Good article, thank you! We do this regularly where we have a prod AG environment database backup being restored to an identical test AG environment system, is there a different way we should be doing that? Also in testing we have actually found it faster to just use Automatic seeding with Trace Flag 9567 (compression).
Thanks for your comment, but can you clarify what you mean by doing this regularly from prod to test?
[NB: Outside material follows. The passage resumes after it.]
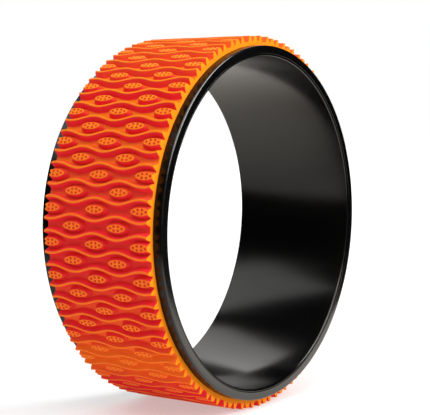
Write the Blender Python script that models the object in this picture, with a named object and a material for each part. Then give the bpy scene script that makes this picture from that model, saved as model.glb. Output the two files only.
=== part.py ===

I was removing the secondary DB from the AG and then adding it back to the same AG…and not making any changes to the primary database.
It sounds like you are taking a backup from prod, restoring to dev and then…creating the AG? Is that correct?
Good article, as jim said, i’m regularly in the same scenario where customers needs to reload test environment with live backup.
so, T-SQL is my preference , i remember my last MCSE where it was a good idea to have a T-SQL strong knowledge
First, thank-you for writing this article, it was very informative; in addition, I was wondering if you guys could perhaps blog about a Distributed Availability Groups or DAGs?
For instance, the process of adding and removing Databases on a DAG is very similar but also different at the same time than a straight AG and seems to come with a different set of challenges; some steps can be done via the SSMS GUI while other steps must be scripted; and the exact order is not at all well documented.
Then, there are the problems that comes with synchronization (never really catching up) or, if synchronization fails completely, what steps do you take to diagnose and resolve the issue or just rebuild the DAG completely (and what a task that can be, starting over).
Microsoft might call this Enterprise level HADR, but if you can’t find the tools right away to diagnose performance issues or recover failure, then I’m not sure its really Enterprise Level HADR.